MR. GIBBS:  I do think it's likely that we'll get health care reform done this year because I think that the price of failure for everybody involved is far greater than anything else.  But I'll say this, Chip, I think -- again, I want to stress that the effectiveness of Thursday will be predicated upon the willingness of those involved, Democrat and Republican, President and Republican member of Congress, to look at, fairly evaluate the ideas that each bring to that table, and if there's commonality, figure out a way to get that into the proposal.

Now, if there -- again, as I said today, if you read in the paper that somebody says, "All I'm coming to do is to make sure that the American people know that what the President has proposed is a bad idea" -- well, again, you're elected to Congress or you're elected to the presidency to propose new ideas and solutions for the problems that everyday Americans face every day.  That's what we hope -- that's the constructive notion that we hope participants will bring to Thursday's event.

Q    Aren't the insurance companies sabotaging it?

MR. GIBBS:  Look, I think we've all, Helen, been struck by --

Q    Raising prices beyond the pale?

MR. GIBBS:  Well, I'll tell you what is amazing to read is when -- is when you take an insurance company that raises their rates 39 percent, like we saw in California, they're called out for raising their rates.  They say they're raising their rates because we don't have health care reform.  And then you figure out who has been pushing most against and funding the ads against health care, and you realize behind curtain number one are the same people that just jacked up rates.  I think that demonstrates probably as illustratively as anything why health care reform can't wait.

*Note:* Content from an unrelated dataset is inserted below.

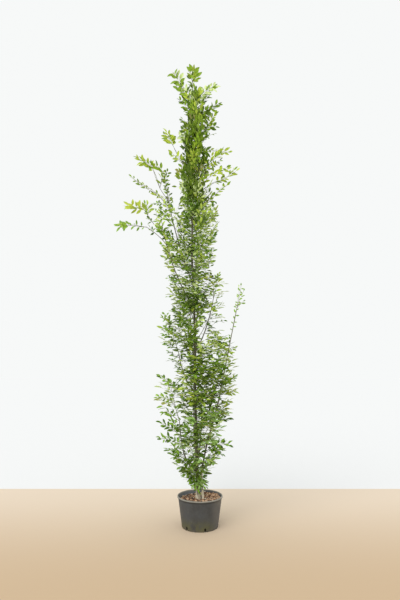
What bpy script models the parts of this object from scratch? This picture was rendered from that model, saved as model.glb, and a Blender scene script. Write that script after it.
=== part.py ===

Q    If you talk to people on Capitol Hill, they say if it's likely that a bill similar to this is going to pass then it's likely that it's going to have to be done by reconciliation.  So, I mean, to get something like this through, you've got to do reconciliation.

MR. GIBBS:  But again, Chip, if what the President wanted to do was simply not listen and take that through the process, we would be having a discussion about the process, not about the event on Thursday.  The President wants to hear people bring their ideas about how this will change costs, how this will increase coverage --

Q    We've already heard what they're going to do.  I mean, as you mentioned, Boehner says this cripples the credibility of the summit.  McConnell yesterday characterized putting out a proposal like this as “ramming” it down their throats.  Don't you already know -- isn't it already clear this is going to be political theater with each side digging in their heels?

MR. GIBBS:  I can only hope that Mitch McConnell and John Boehner and all the other Republican participants who say they're serious about dealing with issues like health care reform, that are -- want to be serious about dealing with the issues that the American people have.  They've pushed back greatly on this notion that they're the “party of no.”  If they're not the “party of no,” Thursday is a perfect venue to be the “party of yes.”

Q    One other thing, the administration has gone to great lengths to make clear that jobs and the economy are job number one this year.  But once you get back into health care all that’s going to be just overwhelmed by health care.

MR. GIBBS:  Well, Chip, I --

Q    It's going to -- as far as the American people are concerned, health care is going to be priority number one, once it gets out there like this.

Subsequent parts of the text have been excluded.